How Debt Settlement Really Works: The Complete Guide (2026)
What Is Debt Settlement?
Debt settlement is a debt relief strategy where you (or a company you hire) negotiates with your creditors to accept less than the full amount you owe. Instead of paying 100% of your balance, you might settle for 40-60% of what you owe.
Sounds great, right? Before you jump in, you need to understand exactly how this process works, what it costs, and the potential consequences.
How the Debt Settlement Process Works
Step 1: Stop Making Payments (Yes, Really)
This might shock you, but the first step in debt settlement is typically to stop making payments on your debts. Here's why:
Creditors won't negotiate if you're current on payments. They only settle when they believe they might not get paid at all. By stopping payments, you create leverage—creditors become worried they'll get nothing if you file bankruptcy.

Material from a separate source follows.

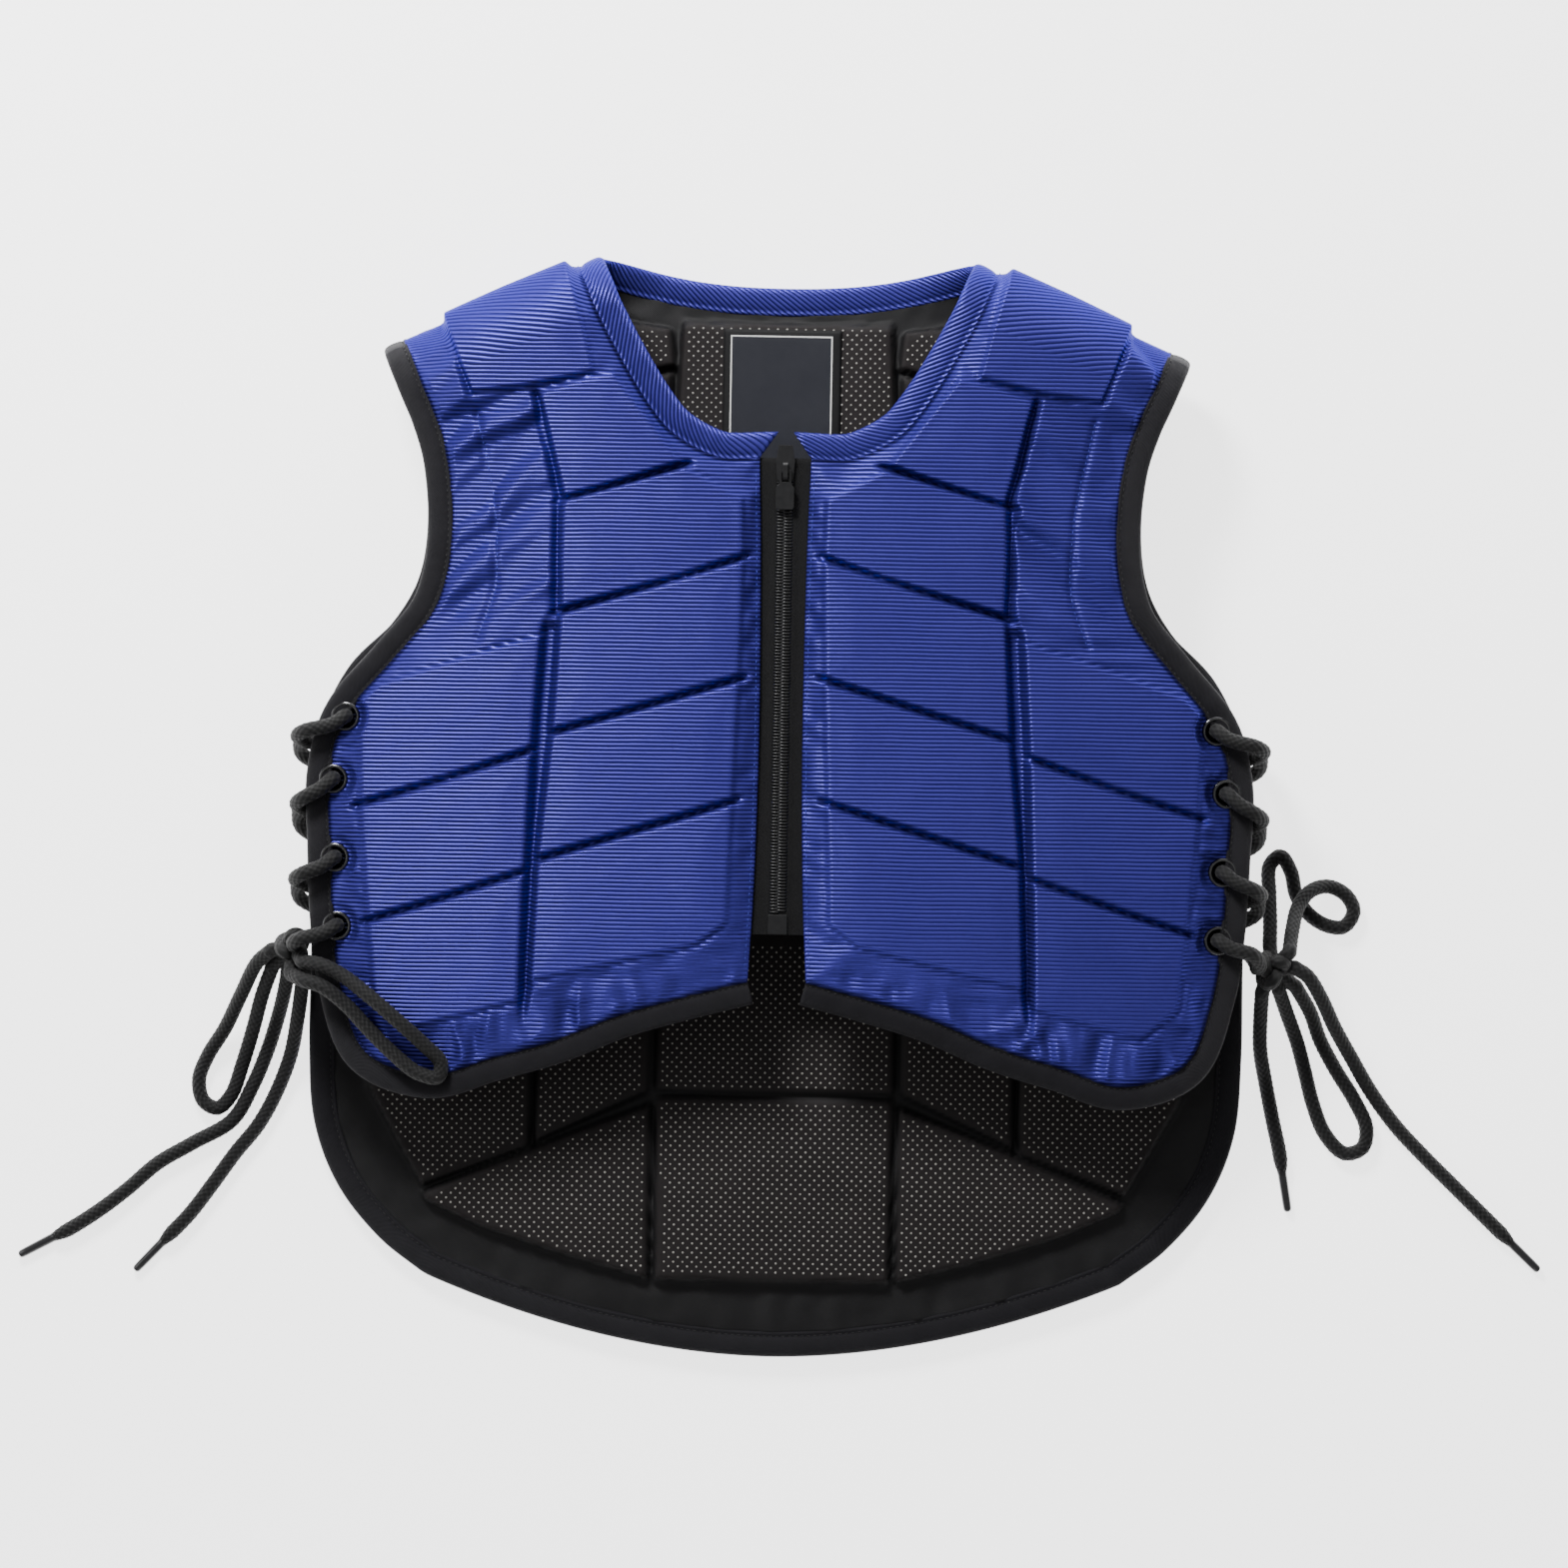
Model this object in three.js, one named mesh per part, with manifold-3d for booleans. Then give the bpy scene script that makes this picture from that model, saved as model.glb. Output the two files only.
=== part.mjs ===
// Equestrian body protector: a padded foam vest that lies on its back, zipped in front and laced at both
// sides. Millimetres, +X to the right seen from above, +Y towards the neck, +Z up from the surface it
// lies on. The origin is on that surface, under the middle of the vest.
// Plan places are shares of halfWidth and halfLength, so the panels, blocks, bindings, eyelets and zip
// follow those two sizes. The free laces keep their chosen points and go with their knot.
import * as THREE from 'three';
import Module from 'manifold-3d';

const wasm = await Module();
wasm.setup();

// Plan of the vest
const halfWidth = 188; // middle line to the side seam
const halfLength = 232; // middle to the tail's hem
const neckPoint = { x: 0.468 * halfWidth, y: 0.974 * halfLength }; // shoulder fold at the neck seam
const armPoint = { x: 0.8564 * halfWidth, y: 0.8362 * halfLength }; // and at the armhole seam
const backNeckY = 0.9073 * halfLength; // neck seam on the middle line of the back
const hemDip = 15; // how far the front hem hangs below a straight line at the side block
const neckCurve = 2.3; // how late the back neck seam turns up towards the shoulder
const tailCurve = 1.9; // roundness of the tail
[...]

The catch: Stopping payments damages your credit score significantly. You'll also accrue late fees and potentially face collection calls.
Step 2: Save Money in a Dedicated Account
While you're not paying creditors, you deposit money into a dedicated savings account. This money will eventually fund your settlement offers.
For example, if you owe $20,000 and expect to settle for 50%, you'll need to save approximately $10,000 plus fees.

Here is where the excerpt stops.